En effet, nous devrions considérer l'Afrique comme le prochain laboratoire urbain du monde, où la forme des villes - adaptées à la diversité du continent et à ses défis du XXIe siècle - est encore en train d'être élaborée. C'est l'esprit que Lesley Lokko apporte à la Biennale de Venise 2023 sur le thème de l'Afrique, dont le titre est "Le laboratoire du futur." Cet événement, qui ouvrira le 20 mai, représente l'avant-garde de l'architecture africaine et que l'avant-garde de l'architecture en général.. L'expression "ville du futur" évoque normalement des métropoles riches et puissantes comme Singapour ou Séoul, mais en réalité, elle pourrait ressembler davantage à Nairobi et Lagos. Ces villes sont en première ligne de nos défis modernes - pauvreté, inégalité, changement climatique, migration massive, et plus encore - et c'est là qu'ils seront résolus.

Comment le développement urbain en Afrique peut-il réussir? Nous aimerions proposer trois suggestions basées sur notre travail de recherche au MIT Senseable City Lab.

Tout d'abord, nous devons abandonner les meilleures pratiques du passé. Le chemin de développement de la plupart des villes africaines ne ressemble ni à celui de Londres ni à celui de Pékin, et les pays riches doivent résister à la tendance néocoloniale qui consiste à pousser l'Afrique à se construire à son image. La dépendance à l'égard des meilleures pratiques ralentit le rythme de l'innovation, une erreur particulièrement coûteuse alors que les défis de notre époque évoluent avec une rapidité sans précédent. Nous devons adopter l'expérimentation, d'abord à la petite échelle. Des pratiques administratives comme la "ville de charte" de Paul Romer, adaptées à grande et petite échelle, peuvent permettre aux dirigeants urbains de tester de nouvelles façons de faire la ville.

Deuxièmement, pour gérer le rythme rapide du changement, les villes africaines peuvent profiter de la révolution numérique pour mesurer les interventions et les réponses. Les dirigeants municipaux en Afrique ne disposent souvent pas des infrastructures de collecte de données disponibles dans les régions plus riches, où le Big data et l'Internet des objets nous offrent des outils bon marché pour suivre la vie d'une ville et évaluer le succès de différentes politiques, ce qui nous permet de comprendre même les métropoles les plus complexes. Pourtant, les données citoyennes et la collecte de données mobiles peuvent permettre aux administrateurs municipaux de mesurer la pollution de l'air, le trafic, l'efficacité énergétique des bâtiments, et bien d'autres choses encore. L'analyse des données par l'IA pourrait éventuellement nous permettre de repérer des modèles que les yeux humains ne pourraient jamais voir, nous aidant ainsi à résoudre des problèmes apparemment insolubles.
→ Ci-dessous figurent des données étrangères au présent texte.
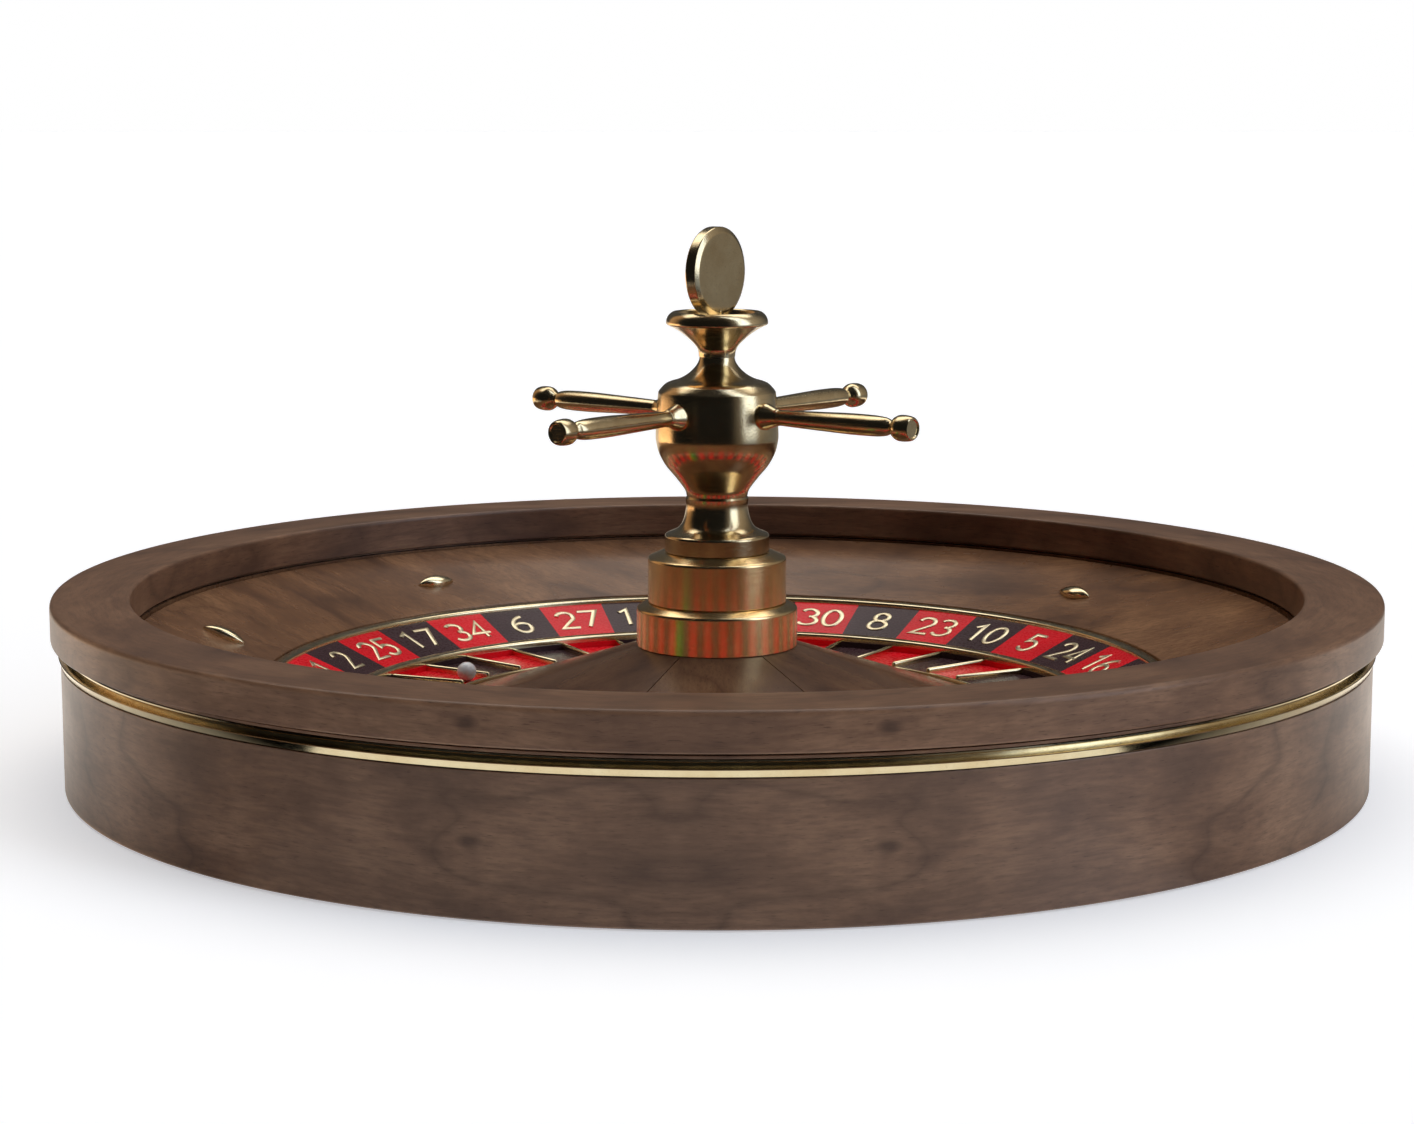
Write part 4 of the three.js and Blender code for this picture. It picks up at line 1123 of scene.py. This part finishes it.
def add_floor():
    """A wide, pale floor that fades to white."""
    material, graph, inputs = new_material("pale_floor")
    grit = graph.noise(place(graph), scale=30.0, detail=4.0)
    graph.feed(inputs["Base Color"], graph.mix(grit, (0.8, 0.8, 0.8), (0.77, 0.77, 0.77)))
    inputs["Roughness"].default_value = 1.0
    inputs["Specular IOR Level"].default_value = 0.0
    inputs["Emission Color"].default_value = (0.96, 1, 1.08, 1)
    inputs["Emission Strength"].default_value = 0.42
    far = FLOOR_HALF_SIZE
    corners = [(-far, -far, 0), (far, -far, 0), (far, far, 0), (-far, far, 0)]
    floor = new_scenery("floor", corners, [(0, 1, 2, 3)], material)
    floor.visible_glossy = False
    floor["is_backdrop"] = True


def add_reflected_floor():
    """A glowing patch, seen only in reflections, that paints the pale floor's reflection beside and behind
    the drum, fading towards the front.
    """
    material, graph, glow = glowing_material("painted_floor_reflection")
    # Painted reflection: this glow stands in for the lit floor that the drum's sides mirror, and it is no
    # lamp.
    glow["Color"].default_value = (1, 0.93, 0.84, 1)
    split = graph.node("ShaderNodeSeparateXYZ")
    graph.feed(split.inputs[0], place(graph))
    graph.feed(glow["Strength"], graph.span(split.outputs["Y"], -0.3, 0.14, 0.0, 1.4))
    verts, faces = [], []
    for step in range(REFLECTED_FLOOR_STEPS + 1):
        angle = math.radians(REFLECTED_FLOOR_START + REFLECTED_FLOOR_SWEEP * step / REFLECTED_FLOOR_STEPS)
        for radius in REFLECTED_FLOOR_RADII:
            verts.append((radius * math.cos(angle), radius * math.sin(angle), REFLECTED_FLOOR_HEIGHT))
    for step in range(REFLECTED_FLOOR_STEPS):
        faces.append((2 * step, 2 * step + 1, 2 * step + 3, 2 * step + 2))
    patch = new_scenery("painted_floor_reflection", verts, faces, material)
    patch.visible_camera = False
    patch.visible_diffuse = False
    patch.visible_shadow = False
    patch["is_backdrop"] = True


def add_backdrop():
    """A white wall behind, seen by the camera and not mirrored in the brass."""
    material, _, glow = glowing_material("white_backdrop")
    glow["Strength"].default_value = 1.0
    far, wide = BACKDROP_DISTANCE, BACKDROP_HALF_WIDTH
    corners = [(-wide, far, -1), (wide, far, -1), (wide, far, wide), (-wide, far, wide)]
    wall = new_scenery("backdrop", corners, [(0, 1, 2, 3)], material)
    wall.visible_glossy = False
    wall.visible_diffuse = False
    wall.visible_shadow = False
    wall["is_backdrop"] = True


def add_world():
    """A dark studio over a pale floor: a window to the right, a bright far wall, amber at its left.

    A soft light hangs above. Mirrors see it as a broad panel behind the wheel, with darkness
    straight above. Azimuth 0 is +X and 90 the far side. Every level is a radiance.
    """
    world = bpy.data.worlds.new("studio")
    world.use_nodes = True
    bpy.context.scene.world = world
    graph = Graph(world.node_tree)
    split = graph.node("ShaderNodeSeparateXYZ")
    direction = graph.node("ShaderNodeTexCoord").outputs["Generated"]
    graph.feed(split.inputs[0], direction)
    x, y, z = split.outputs
    azimuth = graph.span(graph.math("ARCTAN2", y, x), -math.pi, math.pi, 0.0, 1.0)

    def tinted(level, tint):
        """A colour that gives this radiance at the world's strength."""
        return tuple(level * value / WORLD_STRENGTH for value in tint)

    def ring(levels):
        """Light round the horizon, from an azimuth in degrees, a level and a tint for each stop."""
        stops = [((angle + 180) / 360, tinted(level, tint)) for angle, level, tint in levels]
        return graph.ramp(azimuth, stops)

    def above(low, high):
        """0 under the first elevation and 1 over the second, in degrees."""
        return graph.span(z, math.sin(math.radians(low)), math.sin(math.radians(high)), 0.0, 1.0)

    plain, warm, amber, cool = (1, 1, 1), (1, 0.87, 0.72), (1, 0.62, 0.34), (0.85, 0.97, 1.15)
    pale_floor = tinted(0.9, (1, 0.96, 0.88))
    ceiling = tinted(2.0, (1, 0.96, 0.9))
    dark_front = [(-180, 0.01, plain), (-62, 0.01, plain), (-50, 0.1, warm), (-42, 0.14, warm)]
    low_ring = ring([
        *dark_front, (-35, 0.3, cool), (-14, 0.3, cool), (-6, 0.2, warm), (10, 0.18, plain),
        (50, 0.16, plain), (80, 0.3, warm), (88, 1.0, warm), (122, 0.8, warm), (136, 2.1, amber),
        (172, 2.1, amber), (178, 0.02, plain),
    ])
    high_ring = ring([
        *dark_front, (-35, 2.05, cool), (-14, 2.05, cool), (-6, 0.4, warm), (60, 0.06, plain),
        (130, 0.06, plain), (138, 0.5, amber), (158, 0.3, amber), (172, 0.02, plain),
    ])
    light = graph.mix(above(-27, -20), pale_floor, low_ring)
    light = graph.mix(above(-6, 1), light, high_ring)
    overhead = graph.node("ShaderNodeVectorMath", operation="DOT_PRODUCT")
    graph.feed(overhead.inputs[0], direction)
    overhead.inputs[1].default_value = (0, math.sin(CEILING_TILT), math.cos(CEILING_TILT))
    soft_light = graph.span(
        overhead.outputs["Value"], math.cos(SOFT_LIGHT_EDGE), math.cos(SOFT_LIGHT_CORE), 0.0, 1.0,
    )
    below_top = graph.math("SUBTRACT", 1.0, above(68, 78))
    back_light = graph.math("MULTIPLY", graph.math("MULTIPLY", above(43, 51), below_top),
                            graph.span(y, 0.05, 0.3, 0.0, 1.0))
    mirrored = graph.node("ShaderNodeLightPath").outputs["Is Glossy Ray"]
    light = graph.mix(graph.mix(mirrored, soft_light, back_light), light, ceiling)
    background = graph.nodes["Background"]
    graph.feed(background.inputs["Color"], light)
    background.inputs["Strength"].default_value = WORLD_STRENGTH


add_camera()
add_drum()
add_band()
add_rim()
add_apron()
add_deflectors()
add_number_ring()
add_beads()
add_pockets()
add_separators()
add_numerals()
add_cone()
add_ball()
dress_hidden()
add_tiers()
add_neck()
add_vase()
add_cup()
add_finial()
add_handles()
add_floor()
add_reflected_floor()
add_backdrop()
add_world()
bpy.context.scene.view_settings.view_transform = "Standard"

sizes = {"cad": cad_bounds, "visual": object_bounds()}
{key: [list(corner) for corner in corners] for key, corners in sizes.items()}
Troisièmement, en dehors du domaine numérique, il existe de nombreuses opportunités pour les villes africaines d'expérimenter dans le domaine physique. Nous sommes à l'aube d'une révolution dans la construction abordable et durable, et - dans le contexte du changement climatique - les villes africaines pourraient en être les bénéficiaires principales. Les changements démographiques et les catastrophes naturelles rendent la construction de logements plus flexible et rapide une nécessité, mais les bâtiments préfabriqués actuels sont presque universellement (et à juste titre) associés à la mauvaise qualité. Les villes africaines et leurs partenaires pourraient utiliser les nouvelles avancées dans les techniques de construction modulaire et préfabriquée qui exploitent la conception assistée par ordinateur (CAO) et les matériaux légers et de haute qualité comme le bois lamellé-croisé (CLT). La combinaison de ces avancées permet de fabriquer en usine un bâtiment durable en pièces, puis de l'expédier sur un chantier de construction et de l'assembler en quelques jours. En outre, chaque tonne de CLT stocke 1,8 tonne de CO2, l'éliminant ainsi de l'atmosphère.

Ainsi, les partenaires internationaux de l'Afrique devraient voir sa rapide urbanisation non pas comme un problème qu'ils devraient aider à résoudre, mais comme une opportunité de faire progresser l'urbanité elle-même.

De nombreux économistes observent que les pays pauvres peuvent économiquement faire un "saute-mouton" (leapfrog) leurs voisins plus riches grâce à l'adaptation rapide de nouvelles technologies et techniques. La gestion des villes ne fait pas exception. Les métropoles africaines peuvent être les premières à s'adapter et à adopter, montrant ainsi la voie au monde entier.